-- start INFORMATION PROVIDED --

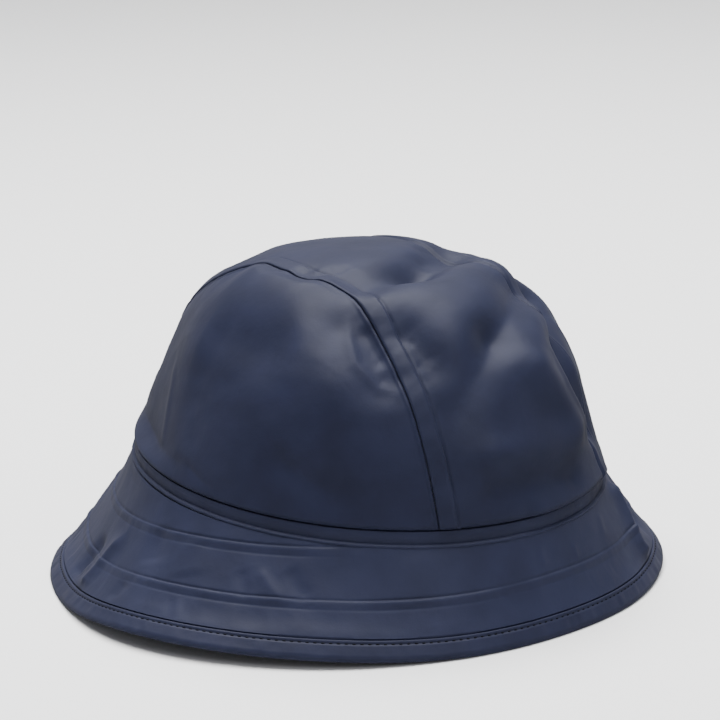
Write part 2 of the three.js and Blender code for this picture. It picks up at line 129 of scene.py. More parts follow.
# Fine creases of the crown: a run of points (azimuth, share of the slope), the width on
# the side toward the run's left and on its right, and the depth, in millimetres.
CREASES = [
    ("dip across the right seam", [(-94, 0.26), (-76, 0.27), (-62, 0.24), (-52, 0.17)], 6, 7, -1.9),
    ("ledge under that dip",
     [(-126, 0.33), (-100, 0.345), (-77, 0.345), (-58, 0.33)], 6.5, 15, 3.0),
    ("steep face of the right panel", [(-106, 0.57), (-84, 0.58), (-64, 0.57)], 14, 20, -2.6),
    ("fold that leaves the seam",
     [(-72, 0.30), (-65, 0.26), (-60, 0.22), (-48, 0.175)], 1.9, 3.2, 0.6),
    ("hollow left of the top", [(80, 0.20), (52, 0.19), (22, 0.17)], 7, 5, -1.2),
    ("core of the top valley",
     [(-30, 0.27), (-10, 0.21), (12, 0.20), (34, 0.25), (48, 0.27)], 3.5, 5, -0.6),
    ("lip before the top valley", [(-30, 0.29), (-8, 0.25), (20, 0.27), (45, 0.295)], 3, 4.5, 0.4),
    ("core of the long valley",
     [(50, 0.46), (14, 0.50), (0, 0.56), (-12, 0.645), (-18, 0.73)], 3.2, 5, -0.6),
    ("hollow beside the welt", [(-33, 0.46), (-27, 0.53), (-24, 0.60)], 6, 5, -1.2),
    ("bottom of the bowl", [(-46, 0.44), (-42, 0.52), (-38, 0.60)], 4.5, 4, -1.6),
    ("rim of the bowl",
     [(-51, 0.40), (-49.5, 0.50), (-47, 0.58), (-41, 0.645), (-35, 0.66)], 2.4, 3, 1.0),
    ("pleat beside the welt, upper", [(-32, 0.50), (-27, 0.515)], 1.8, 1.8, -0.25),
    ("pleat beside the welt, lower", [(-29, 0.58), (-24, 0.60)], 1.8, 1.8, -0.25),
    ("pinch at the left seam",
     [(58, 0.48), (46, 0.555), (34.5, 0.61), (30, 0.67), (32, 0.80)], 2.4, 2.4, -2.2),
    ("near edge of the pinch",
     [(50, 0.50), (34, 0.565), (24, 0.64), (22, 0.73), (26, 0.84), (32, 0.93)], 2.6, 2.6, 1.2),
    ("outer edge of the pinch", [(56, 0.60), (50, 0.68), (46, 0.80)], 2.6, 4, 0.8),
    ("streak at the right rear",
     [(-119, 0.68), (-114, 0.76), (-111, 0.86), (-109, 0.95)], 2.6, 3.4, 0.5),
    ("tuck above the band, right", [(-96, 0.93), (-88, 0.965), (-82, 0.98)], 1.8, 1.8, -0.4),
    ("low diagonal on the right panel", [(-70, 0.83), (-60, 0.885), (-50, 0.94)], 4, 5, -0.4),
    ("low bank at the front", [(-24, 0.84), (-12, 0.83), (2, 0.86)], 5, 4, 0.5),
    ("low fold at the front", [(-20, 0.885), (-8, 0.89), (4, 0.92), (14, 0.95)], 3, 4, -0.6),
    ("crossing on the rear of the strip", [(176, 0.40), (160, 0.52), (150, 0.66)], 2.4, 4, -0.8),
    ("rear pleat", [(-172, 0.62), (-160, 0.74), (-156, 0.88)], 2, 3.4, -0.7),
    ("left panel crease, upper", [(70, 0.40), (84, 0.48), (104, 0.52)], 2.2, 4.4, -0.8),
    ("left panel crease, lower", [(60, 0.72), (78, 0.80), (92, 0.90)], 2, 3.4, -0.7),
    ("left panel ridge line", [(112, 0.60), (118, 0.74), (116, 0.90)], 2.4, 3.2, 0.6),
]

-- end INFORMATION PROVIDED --

TASK OBJECTIVE - Quote the material exactly, leaving nothing out.

FINAL RESULT -
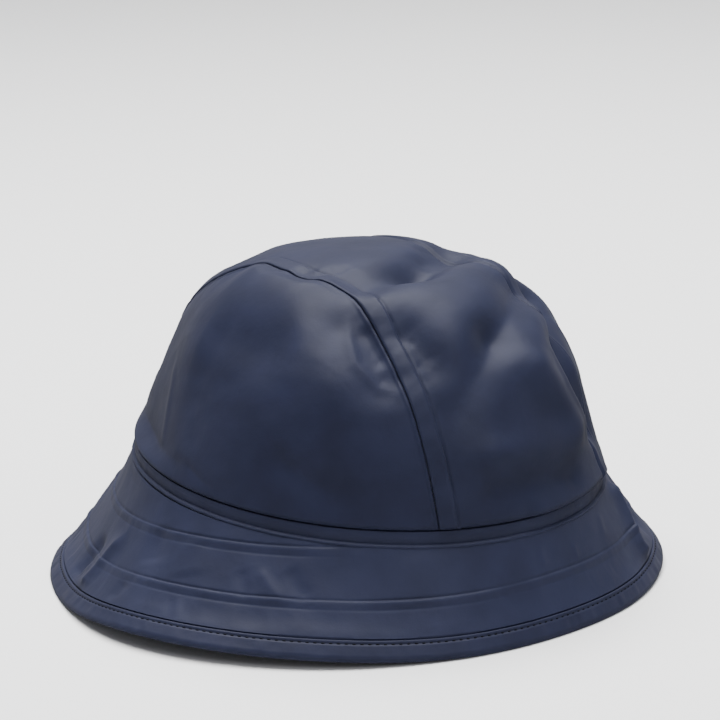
Write part 2 of the three.js and Blender code for this picture. It picks up at line 129 of scene.py. More parts follow.
# Fine creases of the crown: a run of points (azimuth, share of the slope), the width on
# the side toward the run's left and on its right, and the depth, in millimetres.
CREASES = [
    ("dip across the right seam", [(-94, 0.26), (-76, 0.27), (-62, 0.24), (-52, 0.17)], 6, 7, -1.9),
    ("ledge under that dip",
     [(-126, 0.33), (-100, 0.345), (-77, 0.345), (-58, 0.33)], 6.5, 15, 3.0),
    ("steep face of the right panel", [(-106, 0.57), (-84, 0.58), (-64, 0.57)], 14, 20, -2.6),
    ("fold that leaves the seam",
     [(-72, 0.30), (-65, 0.26), (-60, 0.22), (-48, 0.175)], 1.9, 3.2, 0.6),
    ("hollow left of the top", [(80, 0.20), (52, 0.19), (22, 0.17)], 7, 5, -1.2),
    ("core of the top valley",
     [(-30, 0.27), (-10, 0.21), (12, 0.20), (34, 0.25), (48, 0.27)], 3.5, 5, -0.6),
    ("lip before the top valley", [(-30, 0.29), (-8, 0.25), (20, 0.27), (45, 0.295)], 3, 4.5, 0.4),
    ("core of the long valley",
     [(50, 0.46), (14, 0.50), (0, 0.56), (-12, 0.645), (-18, 0.73)], 3.2, 5, -0.6),
    ("hollow beside the welt", [(-33, 0.46), (-27, 0.53), (-24, 0.60)], 6, 5, -1.2),
    ("bottom of the bowl", [(-46, 0.44), (-42, 0.52), (-38, 0.60)], 4.5, 4, -1.6),
    ("rim of the bowl",
     [(-51, 0.40), (-49.5, 0.50), (-47, 0.58), (-41, 0.645), (-35, 0.66)], 2.4, 3, 1.0),
    ("pleat beside the welt, upper", [(-32, 0.50), (-27, 0.515)], 1.8, 1.8, -0.25),
    ("pleat beside the welt, lower", [(-29, 0.58), (-24, 0.60)], 1.8, 1.8, -0.25),
    ("pinch at the left seam",
     [(58, 0.48), (46, 0.555), (34.5, 0.61), (30, 0.67), (32, 0.80)], 2.4, 2.4, -2.2),
    ("near edge of the pinch",
     [(50, 0.50), (34, 0.565), (24, 0.64), (22, 0.73), (26, 0.84), (32, 0.93)], 2.6, 2.6, 1.2),
    ("outer edge of the pinch", [(56, 0.60), (50, 0.68), (46, 0.80)], 2.6, 4, 0.8),
    ("streak at the right rear",
     [(-119, 0.68), (-114, 0.76), (-111, 0.86), (-109, 0.95)], 2.6, 3.4, 0.5),
    ("tuck above the band, right", [(-96, 0.93), (-88, 0.965), (-82, 0.98)], 1.8, 1.8, -0.4),
    ("low diagonal on the right panel", [(-70, 0.83), (-60, 0.885), (-50, 0.94)], 4, 5, -0.4),
    ("low bank at the front", [(-24, 0.84), (-12, 0.83), (2, 0.86)], 5, 4, 0.5),
    ("low fold at the front", [(-20, 0.885), (-8, 0.89), (4, 0.92), (14, 0.95)], 3, 4, -0.6),
    ("crossing on the rear of the strip", [(176, 0.40), (160, 0.52), (150, 0.66)], 2.4, 4, -0.8),
    ("rear pleat", [(-172, 0.62), (-160, 0.74), (-156, 0.88)], 2, 3.4, -0.7),
    ("left panel crease, upper", [(70, 0.40), (84, 0.48), (104, 0.52)], 2.2, 4.4, -0.8),
    ("left panel crease, lower", [(60, 0.72), (78, 0.80), (92, 0.90)], 2, 3.4, -0.7),
    ("left panel ridge line", [(112, 0.60), (118, 0.74), (116, 0.90)], 2.4, 3.2, 0.6),
]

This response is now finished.